I learned of adaptive content as a strategy from Karen McGrane’s Content Strategy For Mobile – this would enable the content to be parsed (nowadays they call it “atomized”), written, deployed in the CMS, and distributed across all of American’s touchpoints from the website to mobile apps, Apple watches, and airport and in-flight displays. Details of this strategy’s finer points are written in the complete documentation, and cover

  • Content Challenges

  • What is Adaptive Content?

  • What Does Adaptive Content Actually Look Like?

  • Adaptive Content: Sample CMS User Interface (UI)

  • Planning the road to the new strategy: Content engineering

  • Changing The Way People And Processes Work

  • Needed Content Roles and Skills

 

Information Architecture & Design

In addition to the design work done for the top-drawer solution and the CMS UI, I enjoyed my participation in the international design team’s work. My contributions included (pp 32-40 in the documentation):

  • New Navigation Elements

    • Back to top

    • Breadcrumbs

    • Persistent, consistent, left sub­‐navigation

    • In-­page navigation

    • Related content links

    • Tags

  • New Content Elements

    • Highlights box

    • Internal callouts

    • External callouts

    • US Airways callouts

    • Pull quotes & Did You Know callouts (text element)

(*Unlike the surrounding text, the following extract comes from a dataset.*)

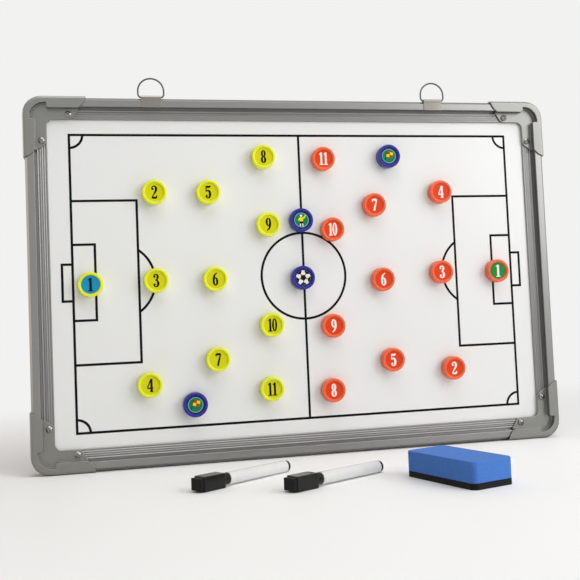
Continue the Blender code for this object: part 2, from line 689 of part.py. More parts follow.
def make_eraser(front):
    """A foam block on a felt pad, with rounded upright edges."""
    half_x = ERASER_LENGTH / 2 - ERASER_ROUND
    half_y = ERASER_WIDTH / 2 - ERASER_ROUND
    outline = []
    for sx, sy, start in ((1, 1, 0), (-1, 1, 90), (-1, -1, 180), (1, -1, 270)):
        outline += arc((sx * half_x, sy * half_y), ERASER_ROUND, start, start + 90)
    place = (ERASER_ACROSS, front - ERASER_FORWARD, 0)
    holder = empty("eraser", place, (0, 0, math.radians(ERASER_HEADING)))
    felt = prism("eraser_felt", [outline], 0, ERASER_FELT)
    piece("eraser_felt", felt, FELT, holder)
    base = ERASER_FELT + GAP
    foam = prism("eraser_foam", [outline], base, base + ERASER_FOAM)
    piece("eraser_foam", foam, FOAM, holder)


def front_of_board():
    """The Y of the board's front plane that centres the whole set on the origin."""
    angle = math.radians(ERASER_HEADING)
    reach = (ERASER_LENGTH / 2 - ERASER_ROUND) * abs(math.sin(angle))
    reach += (ERASER_WIDTH / 2 - ERASER_ROUND) * abs(math.cos(angle)) + ERASER_ROUND
    return (ERASER_FORWARD + reach - CAP_DEPTH) / 2


clear_scene()
PIECES = make_collection("magnetic_board_set")
CUTTERS = make_collection("cutters")

ENAMEL = make_material("white enamel", "#e9e9e7", 0.25)
FIBREBOARD = make_material("fibreboard", "#a98a62", 0.85)
GALVANISED = make_material("galvanised steel", "#b4b7b8", 0.45, 0.9)
ALUMINIUM = make_material("anodised aluminium", "#b9b7b3", 0.35, 1.0)
GREY_PLASTIC = make_material("grey ABS", "#9b9b95", 0.45)
NICKEL = make_material("nickelled steel", "#c9c8c4", 0.2, 1.0)
CLIP_STEEL = make_material("clip steel", "#a39f99", 0.35, 1.0)
RING_STEEL = make_material("ring steel", "#c4c3c0", 0.25, 1.0)
BLACK_PLASTIC = make_material("black polypropylene", "#1a1a1a", 0.4)
WHITE_PLASTIC = make_material("white polypropylene", "#ececec", 0.35)
FIBRE = make_material("ink fibre", "#26262a", 0.9)
FELT = make_material("black felt", "#1c1c1e", 0.95)
FOAM = make_material("blue foam", "#5b8ccf", 0.9)
COUNTER_PLASTIC = {
    "yellow": make_material("yellow polystyrene", "#dcdc1a", 0.35),
    "orange": make_material("orange polystyrene", "#e8441a", 0.35),
    "blue": make_material("blue polystyrene", "#2a2c92", 0.35)}

FRONT = front_of_board()
BOARD = empty("board", (0, FRONT, BOARD_HEIGHT / 2))
make_panel(BOARD)
make_rails(BOARD)
make_caps(BOARD)
make_screws(BOARD)
make_clips(BOARD)
make_rings(BOARD)
make_counters(BOARD)
make_pens(FRONT)
make_eraser(FRONT)
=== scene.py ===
"""Looks of a magnetic football tactics board with its counters, two pens and an eraser.

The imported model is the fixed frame.  New pieces are modelled in millimetres, each in a frame of
its own, and are brought to metres and set in place when they are finished.
"""
import json
import math

import bmesh
import bpy
from bpy.props import FloatProperty, FloatVectorProperty, IntProperty, PointerProperty
from mathutils import Matrix, Vector, noise


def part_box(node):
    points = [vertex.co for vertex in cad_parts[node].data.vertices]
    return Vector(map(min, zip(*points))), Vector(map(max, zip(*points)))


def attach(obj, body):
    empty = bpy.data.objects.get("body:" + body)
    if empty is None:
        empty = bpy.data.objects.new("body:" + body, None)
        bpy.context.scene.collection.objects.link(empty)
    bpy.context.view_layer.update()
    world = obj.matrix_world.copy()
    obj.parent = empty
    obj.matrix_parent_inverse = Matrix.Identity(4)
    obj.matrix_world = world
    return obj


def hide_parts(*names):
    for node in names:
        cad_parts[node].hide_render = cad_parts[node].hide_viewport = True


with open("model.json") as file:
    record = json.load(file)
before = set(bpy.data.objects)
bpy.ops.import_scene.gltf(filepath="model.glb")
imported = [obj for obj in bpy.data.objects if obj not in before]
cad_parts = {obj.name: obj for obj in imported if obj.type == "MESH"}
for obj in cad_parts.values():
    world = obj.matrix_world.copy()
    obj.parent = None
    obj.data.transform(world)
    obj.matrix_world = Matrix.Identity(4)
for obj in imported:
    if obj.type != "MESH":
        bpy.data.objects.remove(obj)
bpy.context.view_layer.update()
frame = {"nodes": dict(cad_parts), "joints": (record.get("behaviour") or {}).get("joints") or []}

bl_info = {
    "name": "Magnetic Tactics Board",
    "version": (1, 0, 0),
    "blender": (4, 5, 0),
    "location": "View3D > Sidebar > Board",
    "description": "Dresses a magnetic tactics board with its counters, pens and eraser",
    "category": "Object",
}

MM = 0.001
GAP = 0.3

# Points nearer than this, in millimetres, are one: in a new piece, and in a copy of a CAD mesh
WELD = 0.001
CAD_WELD = 0.002

# Least angle, in degrees, of an edge that is rounded on a copy of a CAD mesh
SHARP_EDGE = 25

# Turn that stands a flat drawing upright, facing -Y
UPRIGHT = Matrix.Rotation(math.radians(90), 4, "X")

# Printed pitch, as shares of its width
PENALTY_DEPTH = 0.13734
PENALTY_HALF = 0.1735
GOAL_AREA_DEPTH = 0.04702
GOAL_AREA_HALF = 0.0803
GOAL_DEPTH = 0.02162
GOAL_HALF = 0.0388
CENTRE_RADIUS = 0.0957
ARC_HALF_CHORD = 0.0663
ARC_BULGE = 0.0345

# Counter, from its base to its rim
RIM_WIDTH = 2.1
RIM_ROUND = 0.7
RIM_INNER_ROUND = 0.45
DISH_DEPTH = 1.2
DISH_DRAFT = 0.15
DISH_FILLET = 0.35
FOOT_CHAMFER = 0.35
MAGNET_SEAT = 0.8
MAGNET_RADIUS = 7.0
MAGNET_BASE = 0.1
MAGNET_CHAMFER = 0.2
MAGNET_GLUE = 0.05
LABEL_RADIUS = 7.35
LABEL_THICK = 0.12
LABEL_GLUE = 0.02
LABEL_SIDES = 48
INK_THICK = 0.05

# Screw of a corner cap
SCREW_HEAD_RADIUS = 2.6
SCREW_HEAD_HEIGHT = 1.6
SCREW_HEAD_CHAMFER = 0.15
SCREW_CROWN = 1.0
SCREW_SHANK_RADIUS = 1.2
SCREW_NECK = 0.4
SCREW_LENGTH = 7.0
SCREW_TIP = 1.2
SCREW_PITCH = 0.9
SCREW_SIDES = 32
THREAD_ROOT_SHARE = 0.8
CROSS_WIDTH = 0.95
CROSS_REACH = 1.75
CROSS_DEPTH = 1.3
CROSS_TAPER = (0.45, 0.6, 1)

# Each screw stops at an angle of its own, this many degrees on from the last one's
SCREW_TURN = 37

# Hanger clip and its wire ring
CLIP_SHEET = 0.6
CLIP_BEND = 1.25
CLIP_FRONT_DROP = 7.7
CLIP_BACK_DROP = 9.0
CLIP_PANEL_MARGIN = 1.1
CLIP_PANEL_DEPTH = 0.3
CLIP_EDGE = 0.2
WIRE_RADIUS = 0.7
WIRE_SIDES = 16
WIRE_BEND_STEP = 7
RING_WIDTH = 22.3
RING_HEIGHT = 16.5
RING_CORNER = 3.0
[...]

    • Icon for “Jump To aa.com US site” for international sites

    • Social buttons (for page-­specific sharing)

  • Redesigns of

    • Booking module (in-­page)

    • Calendars

    • Charts

    • FAQs (in-page)

    • Hero imagery (directory pages & detail pages)

    • Ordered (ol) and unordered (ul) lists

    • Photo galleries

    • Seat maps (evergreen, not booking path, still in process)

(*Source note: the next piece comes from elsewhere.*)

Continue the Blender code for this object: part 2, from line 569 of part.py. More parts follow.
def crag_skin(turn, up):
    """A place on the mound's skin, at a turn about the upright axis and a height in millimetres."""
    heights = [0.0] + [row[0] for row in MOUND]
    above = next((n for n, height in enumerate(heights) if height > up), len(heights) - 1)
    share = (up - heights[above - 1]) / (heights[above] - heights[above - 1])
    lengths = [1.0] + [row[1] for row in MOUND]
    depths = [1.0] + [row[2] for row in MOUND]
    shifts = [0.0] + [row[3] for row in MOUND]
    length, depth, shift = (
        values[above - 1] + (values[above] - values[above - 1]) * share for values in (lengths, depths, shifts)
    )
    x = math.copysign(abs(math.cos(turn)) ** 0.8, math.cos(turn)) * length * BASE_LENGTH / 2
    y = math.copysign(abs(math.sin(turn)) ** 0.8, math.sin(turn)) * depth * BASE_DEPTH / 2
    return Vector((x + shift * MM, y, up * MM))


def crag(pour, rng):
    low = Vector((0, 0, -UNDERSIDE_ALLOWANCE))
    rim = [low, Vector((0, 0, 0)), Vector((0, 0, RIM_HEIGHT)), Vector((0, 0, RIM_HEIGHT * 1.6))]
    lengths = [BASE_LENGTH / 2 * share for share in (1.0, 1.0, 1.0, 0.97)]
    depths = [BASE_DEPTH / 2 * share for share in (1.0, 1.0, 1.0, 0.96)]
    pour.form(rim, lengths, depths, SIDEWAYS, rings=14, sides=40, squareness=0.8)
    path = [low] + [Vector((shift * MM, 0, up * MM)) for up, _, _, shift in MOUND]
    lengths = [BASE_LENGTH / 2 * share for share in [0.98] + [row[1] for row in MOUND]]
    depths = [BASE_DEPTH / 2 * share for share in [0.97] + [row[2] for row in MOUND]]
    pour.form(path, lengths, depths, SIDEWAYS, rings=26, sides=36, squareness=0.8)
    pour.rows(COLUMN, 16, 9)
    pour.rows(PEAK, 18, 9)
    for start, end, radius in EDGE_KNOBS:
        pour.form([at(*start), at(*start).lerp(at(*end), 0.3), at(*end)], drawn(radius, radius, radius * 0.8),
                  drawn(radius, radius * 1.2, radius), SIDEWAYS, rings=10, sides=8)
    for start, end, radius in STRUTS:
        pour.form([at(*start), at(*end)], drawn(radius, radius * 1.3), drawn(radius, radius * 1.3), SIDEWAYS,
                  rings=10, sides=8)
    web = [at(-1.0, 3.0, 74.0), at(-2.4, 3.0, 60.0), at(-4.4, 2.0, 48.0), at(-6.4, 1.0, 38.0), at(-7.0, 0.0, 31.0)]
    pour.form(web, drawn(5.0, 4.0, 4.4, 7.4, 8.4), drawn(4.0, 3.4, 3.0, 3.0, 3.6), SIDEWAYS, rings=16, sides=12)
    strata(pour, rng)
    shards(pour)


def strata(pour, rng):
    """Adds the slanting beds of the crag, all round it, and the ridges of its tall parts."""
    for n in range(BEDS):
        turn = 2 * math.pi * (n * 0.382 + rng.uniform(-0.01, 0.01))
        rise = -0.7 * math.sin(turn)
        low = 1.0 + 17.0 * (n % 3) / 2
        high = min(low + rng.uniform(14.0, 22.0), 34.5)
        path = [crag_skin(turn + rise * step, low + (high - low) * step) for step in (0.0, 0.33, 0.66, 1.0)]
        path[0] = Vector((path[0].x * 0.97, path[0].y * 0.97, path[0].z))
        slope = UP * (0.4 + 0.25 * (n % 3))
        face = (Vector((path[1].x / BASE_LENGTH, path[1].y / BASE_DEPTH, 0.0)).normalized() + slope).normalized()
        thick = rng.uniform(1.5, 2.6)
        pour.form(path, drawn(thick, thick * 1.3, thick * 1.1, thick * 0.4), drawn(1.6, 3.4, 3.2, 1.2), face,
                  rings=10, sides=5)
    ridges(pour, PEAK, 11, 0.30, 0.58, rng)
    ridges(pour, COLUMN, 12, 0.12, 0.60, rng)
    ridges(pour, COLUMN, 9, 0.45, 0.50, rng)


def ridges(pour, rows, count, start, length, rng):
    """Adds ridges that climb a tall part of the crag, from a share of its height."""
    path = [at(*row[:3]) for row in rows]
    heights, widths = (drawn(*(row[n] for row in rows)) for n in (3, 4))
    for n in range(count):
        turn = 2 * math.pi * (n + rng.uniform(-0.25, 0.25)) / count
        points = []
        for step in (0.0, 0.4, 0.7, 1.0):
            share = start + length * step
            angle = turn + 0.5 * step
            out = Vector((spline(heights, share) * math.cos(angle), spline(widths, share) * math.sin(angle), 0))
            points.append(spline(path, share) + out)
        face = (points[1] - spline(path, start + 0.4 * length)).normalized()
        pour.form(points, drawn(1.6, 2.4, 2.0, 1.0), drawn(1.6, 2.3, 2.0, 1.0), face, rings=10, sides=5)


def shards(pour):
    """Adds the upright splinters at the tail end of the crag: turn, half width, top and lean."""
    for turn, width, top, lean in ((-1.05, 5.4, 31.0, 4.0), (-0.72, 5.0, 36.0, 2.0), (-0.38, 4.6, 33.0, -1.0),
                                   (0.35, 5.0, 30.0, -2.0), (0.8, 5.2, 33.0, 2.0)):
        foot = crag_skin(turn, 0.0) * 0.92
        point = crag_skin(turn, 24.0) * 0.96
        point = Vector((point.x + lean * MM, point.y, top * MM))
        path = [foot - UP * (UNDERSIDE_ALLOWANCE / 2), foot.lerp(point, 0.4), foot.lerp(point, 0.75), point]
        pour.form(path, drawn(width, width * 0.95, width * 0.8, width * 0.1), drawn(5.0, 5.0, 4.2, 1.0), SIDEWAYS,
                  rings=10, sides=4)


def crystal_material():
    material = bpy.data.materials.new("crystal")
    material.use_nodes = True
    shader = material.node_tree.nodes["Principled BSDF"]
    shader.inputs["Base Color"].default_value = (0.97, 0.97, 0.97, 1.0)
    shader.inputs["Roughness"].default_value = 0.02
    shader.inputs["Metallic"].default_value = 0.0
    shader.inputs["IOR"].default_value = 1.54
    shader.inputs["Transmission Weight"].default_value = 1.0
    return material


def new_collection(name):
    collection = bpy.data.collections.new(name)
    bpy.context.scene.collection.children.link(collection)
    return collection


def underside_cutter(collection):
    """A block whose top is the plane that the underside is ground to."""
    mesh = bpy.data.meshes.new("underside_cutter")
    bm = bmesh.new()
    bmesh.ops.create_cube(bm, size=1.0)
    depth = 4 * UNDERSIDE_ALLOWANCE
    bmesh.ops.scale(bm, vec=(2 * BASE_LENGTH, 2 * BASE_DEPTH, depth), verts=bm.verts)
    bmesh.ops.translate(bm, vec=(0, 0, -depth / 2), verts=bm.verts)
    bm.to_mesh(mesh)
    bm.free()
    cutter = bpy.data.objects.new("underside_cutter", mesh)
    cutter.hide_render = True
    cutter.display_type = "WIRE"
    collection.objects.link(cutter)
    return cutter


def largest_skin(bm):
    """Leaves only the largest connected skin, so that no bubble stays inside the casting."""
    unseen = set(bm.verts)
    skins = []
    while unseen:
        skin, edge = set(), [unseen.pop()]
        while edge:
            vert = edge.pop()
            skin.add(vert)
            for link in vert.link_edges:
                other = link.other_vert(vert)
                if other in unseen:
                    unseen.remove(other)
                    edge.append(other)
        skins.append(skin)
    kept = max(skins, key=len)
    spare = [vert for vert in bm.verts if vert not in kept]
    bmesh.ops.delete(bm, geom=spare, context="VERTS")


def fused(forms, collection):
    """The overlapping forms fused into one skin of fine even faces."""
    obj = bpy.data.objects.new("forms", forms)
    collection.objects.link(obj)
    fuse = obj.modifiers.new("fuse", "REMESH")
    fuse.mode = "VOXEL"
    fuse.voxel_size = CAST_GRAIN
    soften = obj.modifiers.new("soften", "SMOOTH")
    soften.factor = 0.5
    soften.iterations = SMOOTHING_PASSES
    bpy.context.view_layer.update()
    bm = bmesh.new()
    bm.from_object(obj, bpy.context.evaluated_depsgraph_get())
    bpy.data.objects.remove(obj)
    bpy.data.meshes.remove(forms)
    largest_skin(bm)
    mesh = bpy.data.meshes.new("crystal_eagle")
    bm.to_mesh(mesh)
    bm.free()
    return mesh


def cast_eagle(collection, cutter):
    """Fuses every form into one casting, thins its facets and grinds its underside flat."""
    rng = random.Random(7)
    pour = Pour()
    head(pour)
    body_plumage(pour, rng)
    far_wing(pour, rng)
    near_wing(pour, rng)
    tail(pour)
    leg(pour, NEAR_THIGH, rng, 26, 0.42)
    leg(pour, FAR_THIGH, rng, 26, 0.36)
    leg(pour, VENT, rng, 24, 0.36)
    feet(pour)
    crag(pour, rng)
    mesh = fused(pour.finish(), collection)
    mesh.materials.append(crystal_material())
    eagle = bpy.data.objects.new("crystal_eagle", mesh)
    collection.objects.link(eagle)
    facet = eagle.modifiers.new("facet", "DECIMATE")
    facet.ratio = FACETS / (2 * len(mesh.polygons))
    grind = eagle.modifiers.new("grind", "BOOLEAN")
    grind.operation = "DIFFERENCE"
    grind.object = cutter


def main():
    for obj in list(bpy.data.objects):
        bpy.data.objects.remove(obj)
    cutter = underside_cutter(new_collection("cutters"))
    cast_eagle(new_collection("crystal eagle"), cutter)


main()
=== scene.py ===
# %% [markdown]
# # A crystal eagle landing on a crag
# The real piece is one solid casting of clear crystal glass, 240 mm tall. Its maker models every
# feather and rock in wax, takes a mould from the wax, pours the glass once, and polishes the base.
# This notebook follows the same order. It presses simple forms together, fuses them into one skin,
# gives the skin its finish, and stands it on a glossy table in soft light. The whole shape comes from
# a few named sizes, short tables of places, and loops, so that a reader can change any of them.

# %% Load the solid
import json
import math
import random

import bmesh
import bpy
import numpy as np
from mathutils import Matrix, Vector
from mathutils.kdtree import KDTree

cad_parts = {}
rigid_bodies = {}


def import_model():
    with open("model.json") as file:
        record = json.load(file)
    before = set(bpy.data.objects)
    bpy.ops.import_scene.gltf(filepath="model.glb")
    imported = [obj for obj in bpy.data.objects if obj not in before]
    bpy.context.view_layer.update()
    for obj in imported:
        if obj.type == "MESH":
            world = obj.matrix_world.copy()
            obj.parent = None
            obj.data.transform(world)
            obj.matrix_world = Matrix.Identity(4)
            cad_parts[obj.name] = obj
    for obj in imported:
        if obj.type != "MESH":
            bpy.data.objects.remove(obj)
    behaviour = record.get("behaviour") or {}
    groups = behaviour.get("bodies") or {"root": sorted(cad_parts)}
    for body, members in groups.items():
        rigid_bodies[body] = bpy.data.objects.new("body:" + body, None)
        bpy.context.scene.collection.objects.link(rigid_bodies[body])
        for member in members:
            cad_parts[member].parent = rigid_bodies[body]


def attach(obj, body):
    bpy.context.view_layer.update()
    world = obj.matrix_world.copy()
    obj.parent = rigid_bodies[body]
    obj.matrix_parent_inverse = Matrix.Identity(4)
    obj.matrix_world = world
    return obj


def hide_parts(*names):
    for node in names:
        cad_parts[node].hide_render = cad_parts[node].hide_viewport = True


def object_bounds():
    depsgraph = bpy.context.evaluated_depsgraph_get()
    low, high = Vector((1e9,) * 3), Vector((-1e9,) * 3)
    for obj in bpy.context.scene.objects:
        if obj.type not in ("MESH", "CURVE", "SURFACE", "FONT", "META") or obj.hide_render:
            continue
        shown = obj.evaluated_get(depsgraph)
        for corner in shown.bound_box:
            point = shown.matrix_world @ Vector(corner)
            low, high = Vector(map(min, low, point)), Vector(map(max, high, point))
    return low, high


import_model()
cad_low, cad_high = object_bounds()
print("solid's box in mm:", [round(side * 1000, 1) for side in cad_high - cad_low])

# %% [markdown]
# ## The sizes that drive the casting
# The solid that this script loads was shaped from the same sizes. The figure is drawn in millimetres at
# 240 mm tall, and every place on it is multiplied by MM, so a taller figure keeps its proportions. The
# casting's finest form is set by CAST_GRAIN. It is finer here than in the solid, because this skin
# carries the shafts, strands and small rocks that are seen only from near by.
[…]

    • Tables with yes/no values and tabular data

    • Video gallery

    • Video player at 16:9 (can hold a 4:3 video)

  • Establishing the need for

    • Unified metadata standards

    • Strategic linking practices for SEO and information design

 
 

The capstone deliverable for my 3 roles was documentation – a 52-page combination of the content strategy, UI, and template design, complete with images and diagrams – AA Content Strategy Deliverables (PDF).